# Orbea Onix - Best bang for buck commuter



## Timbuctoo (Apr 23, 2009)

Hello fellow Orbea riders. I thought I'd post some pics of my Orbea Onix in blue which has to be one of the best bang for bucks bikes out there for those commuting. Cycling in Darwin Australia can be very unpredictable in the Wet Season, the ride pictured included a tropical down pour, intense humidity and ending in sunshine. Anyway, here's some pictures from my ride today;














































The bike is a 60cm and uses all Shimano 105 bits. The first upgrade will be the wheels. I'm hoping to get some carbon clinchers for it.

Thanks for looking.

Tim H


----------



## MisterMike (Aug 12, 2004)

Great googly-moogly man, your on the wrong side of the road ! (just kidding, I come from the land where we are LHD and drive right). An Onix is a pretty nice ride for commuting. I'd probably use an old beater bike for that since I'd probably not find my Onix where I left it when I come out of work. There is a Cervelo Soloist in the rack at work and I'm always surprised it's still there are the end of the day.

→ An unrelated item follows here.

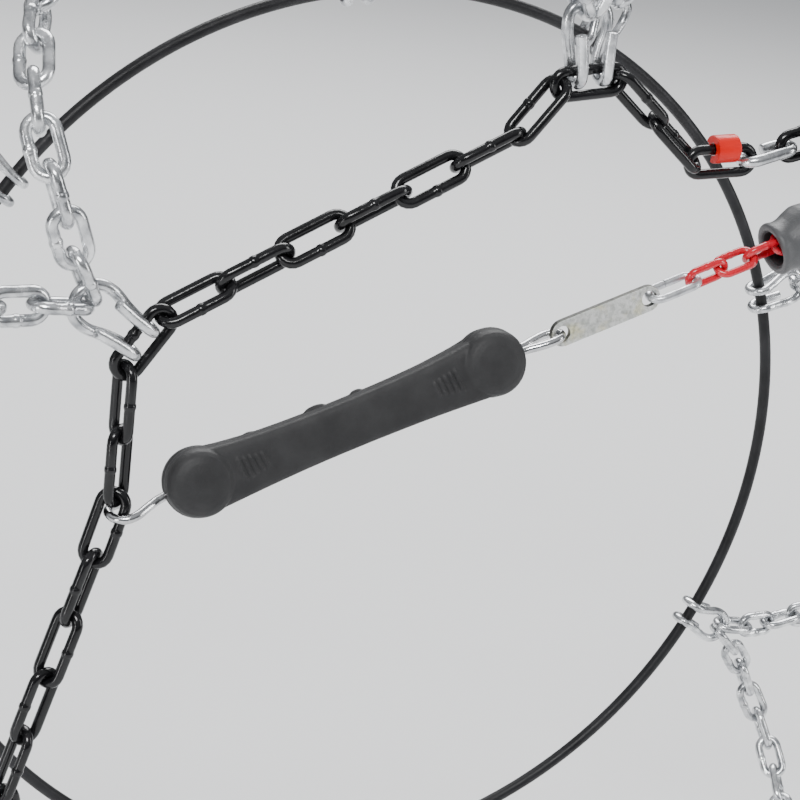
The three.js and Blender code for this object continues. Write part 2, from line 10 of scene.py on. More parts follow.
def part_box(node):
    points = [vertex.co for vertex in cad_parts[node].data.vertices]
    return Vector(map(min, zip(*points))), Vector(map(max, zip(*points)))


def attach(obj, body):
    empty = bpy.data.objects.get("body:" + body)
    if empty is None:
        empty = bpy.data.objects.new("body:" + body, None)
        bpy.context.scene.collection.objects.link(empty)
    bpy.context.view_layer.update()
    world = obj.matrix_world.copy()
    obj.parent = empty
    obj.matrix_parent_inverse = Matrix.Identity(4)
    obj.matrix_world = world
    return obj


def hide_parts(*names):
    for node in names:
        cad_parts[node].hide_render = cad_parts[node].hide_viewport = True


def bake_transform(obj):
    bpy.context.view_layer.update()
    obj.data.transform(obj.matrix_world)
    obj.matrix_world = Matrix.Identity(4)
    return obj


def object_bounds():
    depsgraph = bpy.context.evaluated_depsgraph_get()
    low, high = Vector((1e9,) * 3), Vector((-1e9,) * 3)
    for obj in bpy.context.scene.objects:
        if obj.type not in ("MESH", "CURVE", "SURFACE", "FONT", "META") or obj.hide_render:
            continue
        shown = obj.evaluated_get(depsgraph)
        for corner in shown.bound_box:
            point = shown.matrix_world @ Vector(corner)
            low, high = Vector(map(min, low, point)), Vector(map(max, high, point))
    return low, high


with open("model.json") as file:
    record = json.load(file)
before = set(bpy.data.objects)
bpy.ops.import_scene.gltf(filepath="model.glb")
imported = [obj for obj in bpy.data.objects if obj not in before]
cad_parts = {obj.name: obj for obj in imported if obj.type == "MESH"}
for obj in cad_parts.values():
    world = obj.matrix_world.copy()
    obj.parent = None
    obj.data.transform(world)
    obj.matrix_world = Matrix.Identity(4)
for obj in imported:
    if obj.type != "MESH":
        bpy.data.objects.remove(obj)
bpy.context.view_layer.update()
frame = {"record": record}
joints = {joint["name"]: joint for joint in frame["record"]["behaviour"]["joints"]}
mm = 0.001


# ---- Camera and studio ------------------------------------------------------------------
# A long lens looks at the tensioner from the front left and a little above. A pale floor,
# four soft lamps and a bright room give the wires their long white highlights.

def middle(node):
    """The middle of a node's box at rest."""
    low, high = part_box(node)
    return (Vector(low) + Vector(high)) / 2


aim = middle("rubber_tensioner") + Vector((25, 10, 4)) * mm
camera_distance = 800 * mm
azimuth, elevation, roll = math.radians(-25), math.radians(18.5), math.radians(7)
back = Vector((
    math.sin(azimuth) * math.cos(elevation),
    -math.cos(azimuth) * math.cos(elevation),
    math.sin(elevation),
))
level = Vector((0, 0, 1)).cross(back).normalized()
right = level * math.cos(roll) + back.cross(level) * math.sin(roll)
camera = bpy.data.objects.new("camera", bpy.data.cameras.new("camera"))
camera.data.lens = 95.4
camera.data.clip_start = 0.01
camera.matrix_world = Matrix.Translation(aim + back * camera_distance) @ Matrix((
    right, back.cross(right), back)).transposed().to_4x4()
bpy.context.scene.collection.objects.link(camera)
bpy.context.scene.camera = camera


def soft_lamp(name, place, size, power):
    """A rectangular area lamp that points at the tensioner."""
    lamp = bpy.data.objects.new(name, bpy.data.lights.new(name, "AREA"))
    lamp.data.shape = "RECTANGLE"
    lamp.data.size, lamp.data.size_y = size
    lamp.data.energy = power
    lamp.location = place
    lamp.rotation_euler = (aim - Vector(place)).to_track_quat("-Z", "Y").to_euler()
    bpy.context.scene.collection.objects.link(lamp)


soft_lamp("key_lamp", (-1.0, -1.5, 1.6), (0.9, 0.4), 42)
soft_lamp("side_lamp", (1.5, -1.0, 0.6), (0.25, 1.2), 12)
soft_lamp("low_lamp", (-1.7, -0.8, 0.0), (0.15, 0.9), 8)
soft_lamp("floor_lamp", (1.0, 2.2, 3.0), (3.0, 2.0), 190)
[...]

Anyway my 2006 Onix w/ 105 has served me very well. Wheels were the first thing I upgraded as well. 

Enjoy!


----------



## Timbuctoo (Apr 23, 2009)

Yep, I was on the wrong side there a few times. My wife wanted some photos so I had no choice but to comply.


----------



## davidinsac (Nov 2, 2009)

Great pictures! Enjoy your bike!


----------